We need a tremendous amount of faith, a tremendous amount of trust. We need to trust this Dharma jewel of equalizing and exchanging self with others.  Geshe-la says in Eight Steps to Happiness to transform our mind in such a radical way, we need deep faith in this practice, an abundance of merit, and powerful blessings from a spiritual guide who has personal experience of these teachings.  And he says with all these conducive conditions, the practice of exchanging self with others is not difficult.

These last two or three verses help us to overcome any fear.

(8.118) Out of his great compassion,
Arya Avalokiteshvara even blessed his own name
To relieve living beings from the fear of self-cherishing;
So I should recite his name mantra to receive his blessings.

(8.119) Do not turn away from learning to cherish others because it is difficult.
For example, a person’s lover may once have been her enemy, the mere sound of whose name induced fear;
But now through familiarity she cherishes him
And becomes unhappy when he is not around.

(8.120) Thus, whoever wants to swiftly protect
Both themselves and others
Should practise this holy secret
Of exchanging self with others.

Geshe-la describes samsara as the experience of a self-centered mind.  The samsaric world is a reflection of such a mind, in no way existing from its own side.  And we know the samsaric world is a suffering world. It is a world inhabited by suffering living beings who also in no way exist from their own side.  How can we bring such a world to an end? Only by destroying the self-centered mind. We do this through exchanging self with others and the wisdom realizing emptiness – chapter 8 and chapter 9 of Shantideva’s Guide.

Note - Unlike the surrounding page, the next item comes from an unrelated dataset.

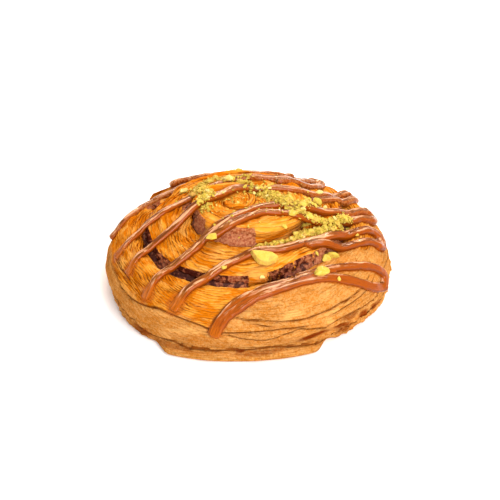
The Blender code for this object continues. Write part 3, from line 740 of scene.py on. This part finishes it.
outer_turn = crust("outer_turn_crust", TAIL_JOIN, WIND_END, 0.72, (
    (0, FOOT, 1), (FOOT, 2, 7), (2, 3, 9), (3, 4, 14), (4, 5, 18), (5, SHOULDER, 20), *OVER_THE_TOP,
))
baked.on(outer_turn)
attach(outer_turn, "root")
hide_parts("dough")
crust_trees = [tree_of(piece) for piece in (swirl, eye, outer_turn)]

# --- The filling --------------------------------------------------------------------------------
# A paste of cinnamon, brown sugar and butter, spread over the dough before it was rolled. It boiled
# up in the slots between the turns and set dark and grainy.

FILLING_BOTTOM = 0.4
PASTE_START, PASTE_END = 200.0, 1220.0
wound, along = stations_along(PASTE_START, PASTE_END, 0.9 * COARSE)
half = half_slot(wound) - CLEARANCE
crest, ledge = edge_heights(wound)[1] - CREST_SWELL, edge_heights(wound + 360)[0]
shows = np.clip(smooth_through(FILLING_SHOWS, wound), 0, 1)
high = crest - 0.8 - 5 * (1 - shows)
low = np.minimum(ledge + 0.1, crest - 2.5) - 3 * (1 - shows)
corners = [
    (seam(wound) - half, FILLING_BOTTOM + 0 * wound), (seam(wound) + half, FILLING_BOTTOM + 0 * wound),
    (seam(wound) + half, low), (seam(wound), (high + low) / 2), (seam(wound) - half, high),
    (seam(wound) - half, FILLING_BOTTOM + 0 * wound),
]
columns = np.concatenate([[0, 1, 1.7, 1.9], np.linspace(2, 4, 13), [4.1, 4.3, 5]])
distances, heights = (
    np.array([np.interp(columns, range(6), at) for at in np.transpose([corner[axis] for corner in corners])])
    for axis in (0, 1)
)
points = place(wound[:, None] + 0 * distances, distances, heights)
run, over = along[:, None] + 0 * distances, 4.0 * columns[None, :] + 0 * distances
grains = 0.22 * lumps(run / 0.9, over / 1.6, 41) + 0.3 * lumps(run / 3, over / 4, 42)
grains = grains + 0.12 * lumps(run / 0.5, over, 43)
on_show = within(columns, 1.6, 1.95, 4.05, 4.35)
points = points + facing_out(points) * (grains * on_show[None, :])[..., None]
points[:, -1] = points[:, 0]
boiled = smooth_through(BOILED, wound)[:, None] + 0 * distances
paste = closed_strip("cinnamon_paste", points, {"boiled": boiled})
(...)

Through compassion, naturally arising from exchanging self with others, conjoined with wisdom, we create an enlightened world in which there is no suffering.  If we think deeply from the point of view of emptiness, this is the only way to bring suffering to an end. There is no other way.  We cannot bring an end to suffering in samsaric world because that is its very nature, isn’t it?  Therefore, we must end the samsaric world itself.